Many disabled students are encouraged to be dependent on Disability Services Departments to solve all of their education related problems. Not only is this practice very stressful for students because of the lack of control they have over their academic lives, but it can also be detrimental to their social and psychological development. Therefore, a large number of students attempt to take responsibility for their own special needs. However, they often do not possess the experience, skills and knowledge to accomplish their academic goals independently.
Instead, the role of Disability Services Departments should be to train and encourage students to be as independent as possible. Dependence is dangerous for disabled students, because it does not encourage them to learn how to cope and adapt in society. Excessive dependency also promotes an inability and lack of confidence to self advocate. Consequently, students are unaware of resources, legislation, and supports that are available to them. It is important to recognize that independence in the mainstream educational system translates to disabled persons who have the skills to effectively participate in society as self sufficient adults.
A solution to the problem of obtaining accessible course materials may be to standardize courses that are similar, between schools. Learning materials could then also be standardized. A small number of sample course material packages could be placed online, for instructors to choose from. A second solution might be to develop a system where disabled students could swap the materials that they are able to compile independently via readers, publishing companies, or scanned books. A third strategy could be to establish deadlines for the submission of completed course materials by their instructors.
There are several reasons why online education services are beneficial for students with disabilities.
Education programs offered online would allow anyone, anywhere in the world, with access to a computer to participate and complete school related course work, or obtain skills and support systems that would increase their ability to cope with day-to-day tasks and challenges. The increased availability of web-based instruction would also prove beneficial to parents, relatives, caregivers, and professionals who work closely with children and adults with special needs.
Listed below are the names and descriptions of some of the pilot projects currently underway in the area of accessible online education.
This paper has provided the reader with some background information on the history and increased prevalence of online and computer-based forms of education. It has defined and described the components of online education, and the content of web-based courses.

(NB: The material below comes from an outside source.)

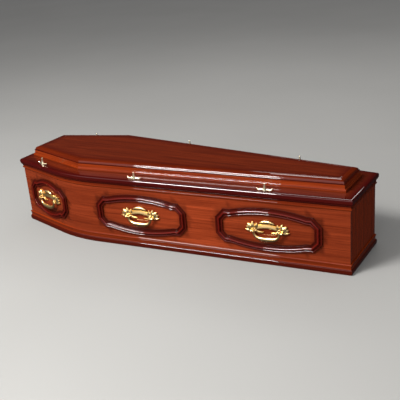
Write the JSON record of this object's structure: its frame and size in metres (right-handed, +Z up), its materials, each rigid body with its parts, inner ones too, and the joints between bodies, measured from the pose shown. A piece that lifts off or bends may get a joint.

The benefits of assistive technology combine with online course materials and electronic libraries for learners with disabilities have been identified. Finally problems and gaps in the existing system of educating and providing accessible materials for students with special needs have been discussed, and solutions to these inadequacies have been suggested.
It is hoped that the content of this report has brought about the recognition that online and remote instruction, as well as web-based learning materials and resources not only make sense for people with disabilities and those who are closely associated with them. Many of the changes to the educational system that would result from the increased use of the Internet as an academic tool would benefit all students, and all individuals who wish to learn.
In order for the dream of accessible online education to be realized and implemented a commitment to increase awareness needs to occur. That is, educators, academic institutions, web designers, family members, developers of curriculum and educational software, disability service providers, publishing companies, and students with special needs must receive guidance about how to take full advantage of the technology that is available to them and the doors of opportunity that it opens for them.